How to Calculate Crypto Income Tax
- Value at Receipt: Use market value in GBP on the day you gain control.
- Add to Total Income: Subject to marginal tax rates.
- National Insurance Contributions (NICs): May apply if earned through employment or self-employment.
- Use Allowances: The £1,000 miscellaneous income allowance covers casual staking or mining.
- Deduct Expenses: If operating as a business, claim allowable costs like electricity or hardware.
Example: Bob earns £1,800 from mining and has £200 in other side income. He uses the £1,000 allowance and pays 20% tax on the remaining £1,000.
Special Crypto Transaction Scenarios
Mining and Staking Rewards
Treated as miscellaneous income if done casually. Use the £1,000 allowance if applicable. For large-scale operations, consider registering as a business.
Recognition occurs when tokens are credited and under your control.
Airdrops and Hard Forks
- Unsolicited Airdrops: No Income Tax on receipt; cost basis is zero for future CGT.
- Conditional Airdrops (for work): Taxable as income at receipt value.
Hard Forks: No tax at split. Allocate original cost between old and new coins based on relative market values.
Non-Fungible Tokens (NFTs)
- Collectors: CGT applies on profits; track each NFT individually—no pooling.
- Creators: Minting and selling NFTs generates taxable income.
- Royalties: Received income is taxable when paid.
Decentralized Finance (DeFi)
DeFi often creates multiple taxable events:
- Depositing assets into liquidity pools may trigger CGT.
- Yield rewards are taxable as income upon receipt.
- Borrowing against collateral usually doesn’t trigger disposal unless new tokens are issued.
Lost or Stolen Crypto
No automatic disposal. However, you can file a negligible value claim to treat lost assets as sold for £0, crystallizing a capital loss.
Gifting and Inheritance
- Spousal gifts: No CGT; recipient inherits original cost basis.

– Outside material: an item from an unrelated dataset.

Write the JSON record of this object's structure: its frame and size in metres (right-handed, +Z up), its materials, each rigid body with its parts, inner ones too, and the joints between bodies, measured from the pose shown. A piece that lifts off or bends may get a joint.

- Gifts to others: Disposal at market value; recipient’s basis equals gift value.
- Charitable donations: CGT-exempt.
- Inheritance: No immediate CGT; stepped-up basis at death; potential Inheritance Tax implications.
Frequently Asked Questions
Do I owe tax when trading crypto-to-crypto?
Yes—every trade between cryptocurrencies is considered a disposal and may trigger CGT.
Is simply holding crypto taxable?
No. Tax only arises when you dispose of assets or receive income.
Should I report gains below the £3,000 allowance?
Only if your total disposal proceeds exceed £50,000 or you’re already filing Self Assessment.
Are small staking rewards taxable?
If total miscellaneous income is under £1,000, it’s tax-free and often unreported.
If I paid Income Tax on staking rewards, do I still pay CGT later?
Yes—but only on appreciation above the value already taxed.
Which crypto transactions are tax-free?
Wallet-to-wallet transfers, gifts to spouses, charity donations, unsolicited airdrops, and buying crypto with fiat.